A zero or negative bond order indicates that the antibonding electrons meet or outnumber the bonding electrons, so no net bond forms and the species is predicted to be unstable. When comparing related species, the one with the larger bond order is expected to have the shorter, stronger bond.
Key Terms & Definitions
- Bonding orbital
- A molecular orbital formed by constructive overlap (in-phase combination) of atomic orbitals. Electrons in it are concentrated between the nuclei, lowering the energy and holding the atoms together.
- Antibonding orbital
- A molecular orbital formed by destructive overlap (out-of-phase combination) of atomic orbitals, with a node between the nuclei. It is higher in energy; electrons in it weaken or cancel bonding. Often marked with an asterisk (e.g., \(\sigma^*\), \(\pi^*\)).
- Sigma (\(\sigma\)) orbital
- A molecular orbital that is symmetric about the internuclear axis, formed by head-on (end-to-end) overlap of atomic orbitals.

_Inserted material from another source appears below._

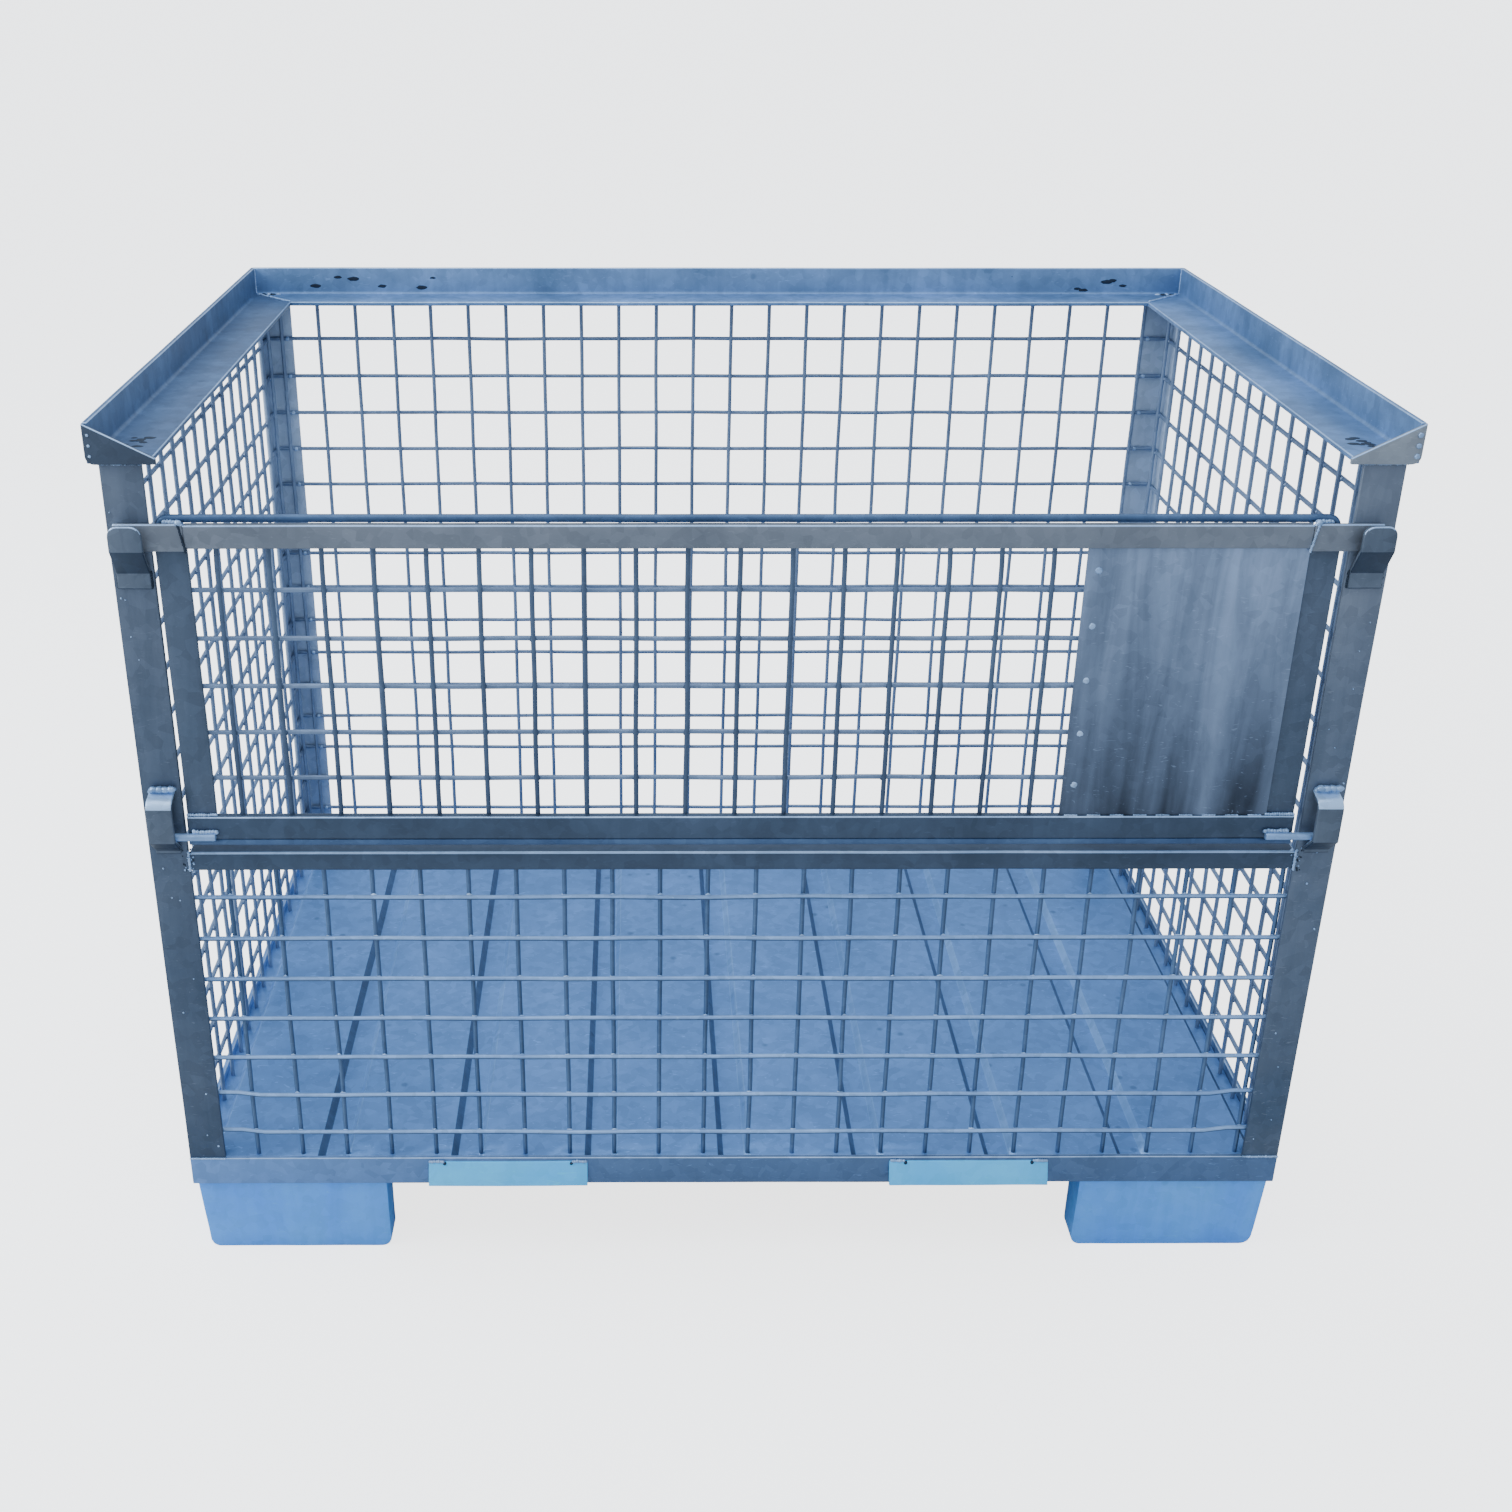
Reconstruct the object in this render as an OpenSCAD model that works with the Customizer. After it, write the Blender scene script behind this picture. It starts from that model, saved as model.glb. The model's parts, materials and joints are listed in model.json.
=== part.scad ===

Sigma bonds are typically the strongest single-component bonds.
- Pi (\(\pi\)) orbital
- A molecular orbital formed by sideways overlap of p orbitals, with electron density above and below the internuclear axis. Pi orbitals account for the additional bonding in double and triple bonds.
- \(N_b\) (bonding electrons)
- The total number of electrons occupying bonding molecular orbitals.
- \(N_a\) (antibonding electrons)
- The total number of electrons occupying antibonding molecular orbitals.
- MO diagram (molecular orbital diagram)
- An energy-level diagram showing how atomic orbitals combine into bonding and antibonding molecular orbitals, into which electrons are filled according to the Aufbau principle, Hund's rule, and the Pauli exclusion principle.
- Bond order
- The net number of bonding electron pairs between two atoms, calculated as \((N_b - N_a)/2\). It correlates with bond strength and inversely with bond length.
- Paramagnetic
- Describes a species with one or more unpaired electrons, which is attracted to an external magnetic field (e.g., O₂).
- Diamagnetic
- Describes a species in which all electrons are paired, which is weakly repelled by an external magnetic field (e.g., N₂).
FAQ
Can bond order be a fraction? Yes. Odd-electron species such as the superoxide ion O₂⁻ have a bond order of \(1.5\).
What does a bond order of zero mean? It means equal numbers of bonding and antibonding electrons, so no net bond forms — for example, hypothetical He₂.
Does higher bond order mean a shorter bond? Generally yes; greater bond order correlates with shorter bond length and higher bond dissociation energy.